What you should do:
All of the data needs to be repeated exactly.

Recorded information:

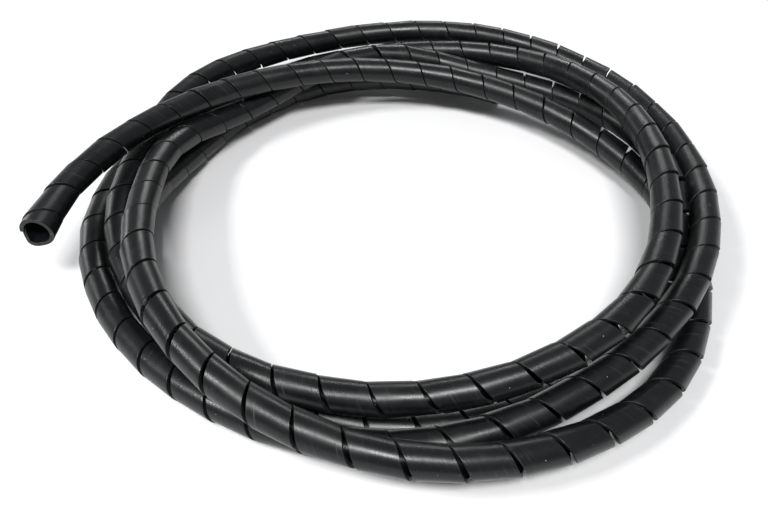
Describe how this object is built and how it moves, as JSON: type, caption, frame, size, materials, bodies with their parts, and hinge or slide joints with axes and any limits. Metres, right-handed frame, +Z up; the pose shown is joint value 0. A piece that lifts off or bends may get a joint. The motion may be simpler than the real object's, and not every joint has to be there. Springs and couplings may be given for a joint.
{
  "type": "spiral cable wrap",
  "caption": "Black plastic strip formed into a spiral tube that wraps round cables, lying in a loose coil with one end lifted free.",
  "frame": {"origin": "middle of the coil's outline, on the ground plane it lies on", "axes": "+Z up, square to the ground; +Y from the viewer's side to the far side, along the coil's longest extent; +X to the right, with the lifted end on the left"},
  "size_m": [0.19, 0.1924, 0.0275],
  "materials": {
    "black_polyethylene": "satin black polyethylene, fine draw lines round the tube"
  },
  "bodies": {
    "root": {"spiral_strip": "black_polyethylene"}
  },
  "joints": []
}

Task output:
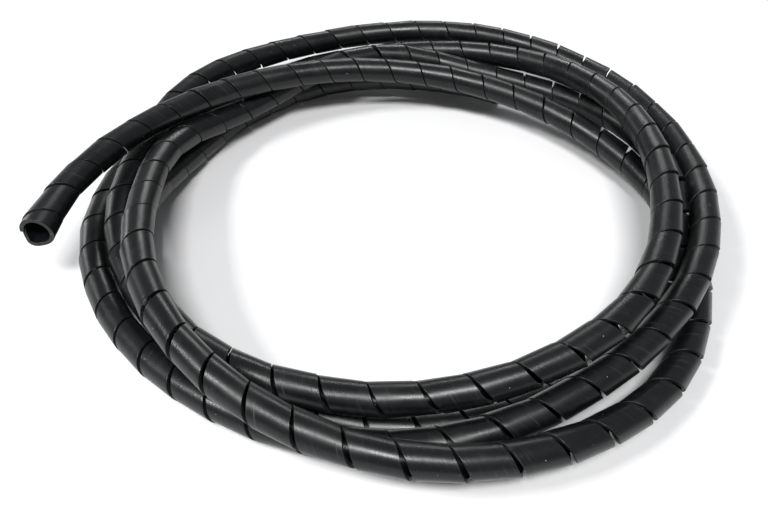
Describe how this object is built and how it moves, as JSON: type, caption, frame, size, materials, bodies with their parts, and hinge or slide joints with axes and any limits. Metres, right-handed frame, +Z up; the pose shown is joint value 0. A piece that lifts off or bends may get a joint. The motion may be simpler than the real object's, and not every joint has to be there. Springs and couplings may be given for a joint.
{
  "type": "spiral cable wrap",
  "caption": "Black plastic strip formed into a spiral tube that wraps round cables, lying in a loose coil with one end lifted free.",
  "frame": {"origin": "middle of the coil's outline, on the ground plane it lies on", "axes": "+Z up, square to the ground; +Y from the viewer's side to the far side, along the coil's longest extent; +X to the right, with the lifted end on the left"},
  "size_m": [0.19, 0.1924, 0.0275],
  "materials": {
    "black_polyethylene": "satin black polyethylene, fine draw lines round the tube"
  },
  "bodies": {
    "root": {"spiral_strip": "black_polyethylene"}
  },
  "joints": []
}